His words led the fans to attack Ali Oji, who made exactly these two accusations in that episode. Ali Oji had been also seriously accused of being a cheater before because he plays without reason and his targets were always correct.

In the continuation of his words, Hamed said that some players bring a person with them behind the stage and show them signs and cheat. Even mobile phones are not taken from the players and they also cheat by receiving messages from people behind the scenes.

On August 6, 2022, the official Instagram page of the Mafia Nights series posted a photo of Saeed Aboutaleb, the creator, director and producer of Mafia Nights, and wrote in the caption that he will be doing a live stream soon, and will explain somethings about the comments of some players on the game.

On August 20, 2022, Filimo renewed Mafia Nights for the fifth series and it will be directed by Sina Dourandishan, produced by Mohammad Reza Rezaeean and Saeed Aboutaleb has left the Mafia Nights series.

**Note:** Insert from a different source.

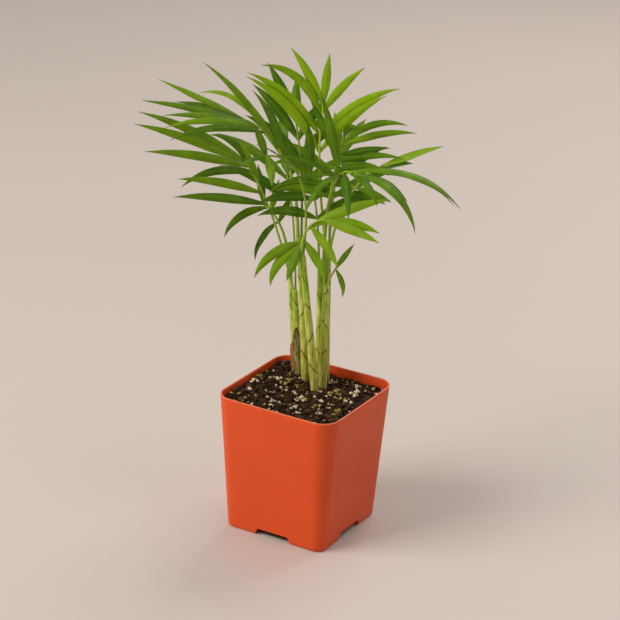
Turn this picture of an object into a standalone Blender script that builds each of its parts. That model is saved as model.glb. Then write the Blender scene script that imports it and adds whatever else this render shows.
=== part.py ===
import math

import bmesh
import bpy
import numpy as np
from mathutils.bvhtree import BVHTree

# Potted palm: a square nursery pot, its potting mix, the canes of young palms
# planted together, and the fronds that rise from the cane tops.
# Metres, +Z up, origin at the middle of the pot's base, X and Y along its sides.

# ---------------------------------------------------------------- pot sizes
POT_HEIGHT = 0.103
RIM_SIDE = 0.095
BASE_SIDE = 0.080
RIM_CORNER = 0.0135
BASE_CORNER = 0.0070
WALL = 0.0012
FLOOR = 0.0014
RIM_ROUND = 0.0005
BASE_ROUND = 0.0012
CORNER_STEPS = 8

# Drain channels: one under the middle of each side, open to the outside.
CHANNEL_WIDTH = 0.030
CHANNEL_TAPER = 0.0025
CHANNEL_HEIGHT = 0.0050
CHANNEL_REACH = 0.018
SLOT_LENGTH = 0.014
SLOT_WIDTH = 0.005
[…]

On August 22, 2022, at 8:00 PM, Aboutaleb went live on Instagram and said "I spoke to players who said the game was rigged. They said the problem was not with me and our team, the problem was with the players themselves and it's not related to the people behind the scenes. Mafia nights had become repetitive for the audience due to the large number of episodes and seasons and the usual rules and methods. Our team no longer continues Mafia Nights series and we started making The Godfather series with new rules, methods and night scenarios. This show has changed a lot and it's very different from Mafia Nights. Our platform for streaming The Godfather series is Filmnet. The number of players is eleven, including three mafia, seven citizens and one independent. We have nothing to do with the continuation of Mafia Nights and we wish success and luck to their new team."

== Soundtrack ==
Kaveh Afagh and Mohammad Reza Alimardani have sung pieces separately for "Mafia Nights", which were broadcast over the final credits. The soundtrack is composed by Amin Malek.